» Objective: In the records that follow, the lines from the one containing "obj.matrix_world = Matrix.Identity(4)" to the one containing "# ---- Studio", inclusive, are to be given again exactly.

━━━━━━━━━━━━━━━━━━━━

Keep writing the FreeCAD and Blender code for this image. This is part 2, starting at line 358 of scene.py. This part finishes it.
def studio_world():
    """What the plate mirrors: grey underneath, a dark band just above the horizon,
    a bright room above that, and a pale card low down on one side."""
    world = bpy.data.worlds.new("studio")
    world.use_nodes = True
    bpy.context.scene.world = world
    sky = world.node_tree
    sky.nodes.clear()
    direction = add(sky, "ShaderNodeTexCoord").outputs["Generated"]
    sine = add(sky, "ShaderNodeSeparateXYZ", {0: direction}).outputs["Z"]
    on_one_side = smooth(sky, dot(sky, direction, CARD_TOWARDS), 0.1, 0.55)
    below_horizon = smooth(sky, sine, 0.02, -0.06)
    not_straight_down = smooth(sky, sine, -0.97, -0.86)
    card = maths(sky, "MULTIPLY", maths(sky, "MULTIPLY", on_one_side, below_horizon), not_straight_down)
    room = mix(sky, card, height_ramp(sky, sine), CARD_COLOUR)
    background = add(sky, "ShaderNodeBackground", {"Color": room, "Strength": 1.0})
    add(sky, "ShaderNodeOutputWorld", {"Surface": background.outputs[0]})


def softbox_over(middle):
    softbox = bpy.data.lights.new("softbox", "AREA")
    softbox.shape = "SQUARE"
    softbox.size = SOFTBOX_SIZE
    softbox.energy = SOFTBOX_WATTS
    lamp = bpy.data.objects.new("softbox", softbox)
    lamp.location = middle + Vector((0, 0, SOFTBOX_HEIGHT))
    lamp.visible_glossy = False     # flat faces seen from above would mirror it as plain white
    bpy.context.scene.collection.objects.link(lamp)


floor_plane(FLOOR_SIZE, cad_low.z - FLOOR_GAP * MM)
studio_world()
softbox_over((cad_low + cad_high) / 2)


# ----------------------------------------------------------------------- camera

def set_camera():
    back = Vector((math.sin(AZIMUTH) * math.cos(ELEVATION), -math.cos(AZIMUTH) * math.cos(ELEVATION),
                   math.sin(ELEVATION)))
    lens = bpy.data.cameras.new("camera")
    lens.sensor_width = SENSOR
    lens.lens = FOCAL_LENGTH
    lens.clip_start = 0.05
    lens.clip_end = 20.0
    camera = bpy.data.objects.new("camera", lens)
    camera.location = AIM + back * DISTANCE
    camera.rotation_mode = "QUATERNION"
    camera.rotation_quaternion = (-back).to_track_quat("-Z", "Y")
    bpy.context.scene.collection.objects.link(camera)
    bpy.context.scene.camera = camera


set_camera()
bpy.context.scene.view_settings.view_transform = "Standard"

━━━━━━━━━━━━━━━━━━━━

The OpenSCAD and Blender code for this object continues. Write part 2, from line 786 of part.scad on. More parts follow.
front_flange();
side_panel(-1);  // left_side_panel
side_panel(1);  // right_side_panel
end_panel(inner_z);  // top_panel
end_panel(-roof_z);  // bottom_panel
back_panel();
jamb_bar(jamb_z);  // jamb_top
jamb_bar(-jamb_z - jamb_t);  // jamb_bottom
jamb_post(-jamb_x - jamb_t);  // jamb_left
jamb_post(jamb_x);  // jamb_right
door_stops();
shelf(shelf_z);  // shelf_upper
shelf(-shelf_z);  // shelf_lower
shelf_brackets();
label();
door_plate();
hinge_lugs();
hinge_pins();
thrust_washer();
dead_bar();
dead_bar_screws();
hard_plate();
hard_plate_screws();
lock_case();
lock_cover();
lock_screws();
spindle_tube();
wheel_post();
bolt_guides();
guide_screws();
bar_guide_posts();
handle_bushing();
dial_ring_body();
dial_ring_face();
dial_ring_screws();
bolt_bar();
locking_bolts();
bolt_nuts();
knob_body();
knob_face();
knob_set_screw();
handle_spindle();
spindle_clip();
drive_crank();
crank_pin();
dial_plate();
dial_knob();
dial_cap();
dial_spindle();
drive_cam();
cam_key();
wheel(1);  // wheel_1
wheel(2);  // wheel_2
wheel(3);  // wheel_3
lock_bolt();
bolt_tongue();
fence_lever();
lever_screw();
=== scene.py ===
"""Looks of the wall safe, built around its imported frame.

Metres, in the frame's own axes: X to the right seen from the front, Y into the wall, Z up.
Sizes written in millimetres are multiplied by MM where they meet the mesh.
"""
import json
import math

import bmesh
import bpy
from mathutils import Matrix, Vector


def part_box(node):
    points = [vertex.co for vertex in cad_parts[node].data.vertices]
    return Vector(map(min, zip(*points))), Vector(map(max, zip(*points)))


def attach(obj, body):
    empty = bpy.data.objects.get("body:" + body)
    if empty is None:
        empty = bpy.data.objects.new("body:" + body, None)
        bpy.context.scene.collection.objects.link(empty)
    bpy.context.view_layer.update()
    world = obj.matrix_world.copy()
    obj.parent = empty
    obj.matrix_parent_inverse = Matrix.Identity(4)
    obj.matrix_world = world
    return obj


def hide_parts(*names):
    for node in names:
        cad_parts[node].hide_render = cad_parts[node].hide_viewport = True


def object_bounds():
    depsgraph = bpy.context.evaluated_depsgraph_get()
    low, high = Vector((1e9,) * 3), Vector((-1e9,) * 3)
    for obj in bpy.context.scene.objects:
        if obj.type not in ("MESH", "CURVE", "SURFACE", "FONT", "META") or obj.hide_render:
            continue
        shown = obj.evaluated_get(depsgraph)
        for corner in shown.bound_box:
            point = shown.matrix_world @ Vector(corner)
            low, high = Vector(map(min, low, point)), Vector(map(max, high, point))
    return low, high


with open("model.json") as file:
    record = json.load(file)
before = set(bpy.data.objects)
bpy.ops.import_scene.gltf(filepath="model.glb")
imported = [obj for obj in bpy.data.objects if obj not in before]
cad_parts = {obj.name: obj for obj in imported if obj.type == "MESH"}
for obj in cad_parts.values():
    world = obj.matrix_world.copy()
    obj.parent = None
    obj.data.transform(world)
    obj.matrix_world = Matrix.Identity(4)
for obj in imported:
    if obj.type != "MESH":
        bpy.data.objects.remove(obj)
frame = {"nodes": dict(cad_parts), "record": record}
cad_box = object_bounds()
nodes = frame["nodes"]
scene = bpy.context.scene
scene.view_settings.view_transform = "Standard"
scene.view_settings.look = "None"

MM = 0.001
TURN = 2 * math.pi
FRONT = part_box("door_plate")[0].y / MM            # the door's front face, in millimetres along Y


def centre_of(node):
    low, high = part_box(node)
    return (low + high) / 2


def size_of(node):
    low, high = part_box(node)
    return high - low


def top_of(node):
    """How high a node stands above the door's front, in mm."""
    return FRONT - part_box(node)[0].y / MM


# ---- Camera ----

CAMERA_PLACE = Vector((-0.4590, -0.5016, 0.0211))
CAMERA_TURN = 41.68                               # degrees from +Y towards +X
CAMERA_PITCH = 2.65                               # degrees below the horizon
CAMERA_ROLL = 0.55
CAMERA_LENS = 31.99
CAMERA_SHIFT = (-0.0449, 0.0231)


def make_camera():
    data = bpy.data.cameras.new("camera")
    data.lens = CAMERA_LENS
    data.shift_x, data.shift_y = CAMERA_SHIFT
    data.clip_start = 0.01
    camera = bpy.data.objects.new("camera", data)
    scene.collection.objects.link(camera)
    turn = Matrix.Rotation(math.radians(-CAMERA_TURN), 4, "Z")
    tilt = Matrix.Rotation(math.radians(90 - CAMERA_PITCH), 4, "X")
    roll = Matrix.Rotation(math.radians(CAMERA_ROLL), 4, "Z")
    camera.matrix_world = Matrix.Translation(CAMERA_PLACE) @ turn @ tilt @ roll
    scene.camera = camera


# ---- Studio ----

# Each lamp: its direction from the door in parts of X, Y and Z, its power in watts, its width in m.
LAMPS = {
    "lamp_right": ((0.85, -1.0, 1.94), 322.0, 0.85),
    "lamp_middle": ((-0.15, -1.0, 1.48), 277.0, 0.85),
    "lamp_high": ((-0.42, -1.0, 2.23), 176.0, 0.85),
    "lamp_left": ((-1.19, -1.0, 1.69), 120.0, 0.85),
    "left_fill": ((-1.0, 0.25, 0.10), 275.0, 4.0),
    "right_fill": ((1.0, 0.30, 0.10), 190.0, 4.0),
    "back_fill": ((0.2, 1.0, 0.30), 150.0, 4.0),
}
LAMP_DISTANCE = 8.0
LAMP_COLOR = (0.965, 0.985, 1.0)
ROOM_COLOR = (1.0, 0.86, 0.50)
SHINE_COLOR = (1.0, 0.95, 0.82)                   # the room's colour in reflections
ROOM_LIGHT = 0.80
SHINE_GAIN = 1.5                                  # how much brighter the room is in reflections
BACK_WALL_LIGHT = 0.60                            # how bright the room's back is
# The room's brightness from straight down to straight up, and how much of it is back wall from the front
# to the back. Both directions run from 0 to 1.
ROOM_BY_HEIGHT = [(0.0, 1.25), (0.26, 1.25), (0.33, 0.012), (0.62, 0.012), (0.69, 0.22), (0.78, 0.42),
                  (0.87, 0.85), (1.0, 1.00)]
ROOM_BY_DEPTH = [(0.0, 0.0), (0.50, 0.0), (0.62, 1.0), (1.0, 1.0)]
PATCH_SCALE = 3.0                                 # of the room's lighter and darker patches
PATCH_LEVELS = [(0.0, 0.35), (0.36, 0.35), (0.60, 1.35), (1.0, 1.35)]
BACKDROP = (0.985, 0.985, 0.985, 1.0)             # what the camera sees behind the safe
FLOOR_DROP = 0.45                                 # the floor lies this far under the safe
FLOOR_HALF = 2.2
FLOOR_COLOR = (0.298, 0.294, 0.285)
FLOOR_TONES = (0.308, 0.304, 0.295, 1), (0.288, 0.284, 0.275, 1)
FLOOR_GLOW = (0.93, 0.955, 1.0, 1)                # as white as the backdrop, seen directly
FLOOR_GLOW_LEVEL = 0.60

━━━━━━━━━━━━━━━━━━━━

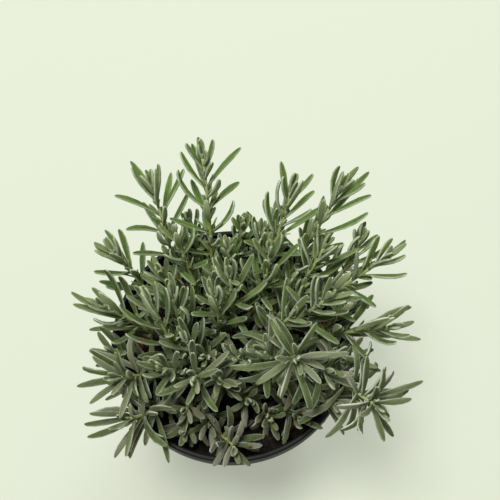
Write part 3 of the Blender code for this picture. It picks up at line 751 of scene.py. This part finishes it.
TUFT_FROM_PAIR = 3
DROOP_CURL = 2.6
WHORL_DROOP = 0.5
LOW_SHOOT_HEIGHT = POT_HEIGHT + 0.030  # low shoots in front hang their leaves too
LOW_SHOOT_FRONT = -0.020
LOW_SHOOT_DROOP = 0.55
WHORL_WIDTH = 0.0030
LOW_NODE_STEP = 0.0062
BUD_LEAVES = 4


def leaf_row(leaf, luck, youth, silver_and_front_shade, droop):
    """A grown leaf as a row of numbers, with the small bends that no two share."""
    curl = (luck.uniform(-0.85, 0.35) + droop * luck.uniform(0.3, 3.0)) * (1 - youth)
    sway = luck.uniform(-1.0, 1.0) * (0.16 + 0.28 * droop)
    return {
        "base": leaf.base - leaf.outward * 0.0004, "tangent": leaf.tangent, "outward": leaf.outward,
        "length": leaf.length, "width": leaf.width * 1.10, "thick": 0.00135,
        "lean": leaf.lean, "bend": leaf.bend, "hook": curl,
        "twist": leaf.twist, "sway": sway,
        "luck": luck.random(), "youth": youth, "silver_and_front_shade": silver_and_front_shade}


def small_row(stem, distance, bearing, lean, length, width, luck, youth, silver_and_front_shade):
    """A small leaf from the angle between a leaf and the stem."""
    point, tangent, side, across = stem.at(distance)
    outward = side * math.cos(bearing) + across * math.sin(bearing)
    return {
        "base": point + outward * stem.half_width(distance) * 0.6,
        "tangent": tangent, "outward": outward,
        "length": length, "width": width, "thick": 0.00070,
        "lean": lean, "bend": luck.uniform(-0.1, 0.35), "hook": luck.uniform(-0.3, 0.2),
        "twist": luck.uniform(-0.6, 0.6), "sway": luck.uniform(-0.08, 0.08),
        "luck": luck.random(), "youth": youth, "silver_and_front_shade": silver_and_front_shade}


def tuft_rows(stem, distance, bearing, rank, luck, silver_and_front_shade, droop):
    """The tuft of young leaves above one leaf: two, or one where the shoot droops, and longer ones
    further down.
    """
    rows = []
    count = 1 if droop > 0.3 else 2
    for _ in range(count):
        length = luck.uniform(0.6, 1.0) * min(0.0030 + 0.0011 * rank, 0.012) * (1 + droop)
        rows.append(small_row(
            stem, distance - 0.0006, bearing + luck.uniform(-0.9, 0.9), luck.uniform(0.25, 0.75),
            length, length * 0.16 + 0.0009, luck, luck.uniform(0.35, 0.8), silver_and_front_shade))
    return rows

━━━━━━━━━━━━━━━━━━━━

» Right answer:
    obj.matrix_world = Matrix.Identity(4)
for obj in imported:
    if obj.type != "MESH":
        bpy.data.objects.remove(obj)
frame = {"nodes": dict(cad_parts), "record": record}
cad_box = object_bounds()
nodes = frame["nodes"]
scene = bpy.context.scene
scene.view_settings.view_transform = "Standard"
scene.view_settings.look = "None"

MM = 0.001
TURN = 2 * math.pi
FRONT = part_box("door_plate")[0].y / MM            # the door's front face, in millimetres along Y


def centre_of(node):
    low, high = part_box(node)
    return (low + high) / 2


def size_of(node):
    low, high = part_box(node)
    return high - low


def top_of(node):
    """How high a node stands above the door's front, in mm."""
    return FRONT - part_box(node)[0].y / MM


# ---- Camera ----

CAMERA_PLACE = Vector((-0.4590, -0.5016, 0.0211))
CAMERA_TURN = 41.68                               # degrees from +Y towards +X
CAMERA_PITCH = 2.65                               # degrees below the horizon
CAMERA_ROLL = 0.55
CAMERA_LENS = 31.99
CAMERA_SHIFT = (-0.0449, 0.0231)


def make_camera():
    data = bpy.data.cameras.new("camera")
    data.lens = CAMERA_LENS
    data.shift_x, data.shift_y = CAMERA_SHIFT
    data.clip_start = 0.01
    camera = bpy.data.objects.new("camera", data)
    scene.collection.objects.link(camera)
    turn = Matrix.Rotation(math.radians(-CAMERA_TURN), 4, "Z")
    tilt = Matrix.Rotation(math.radians(90 - CAMERA_PITCH), 4, "X")
    roll = Matrix.Rotation(math.radians(CAMERA_ROLL), 4, "Z")
    camera.matrix_world = Matrix.Translation(CAMERA_PLACE) @ turn @ tilt @ roll
    scene.camera = camera


# ---- Studio ----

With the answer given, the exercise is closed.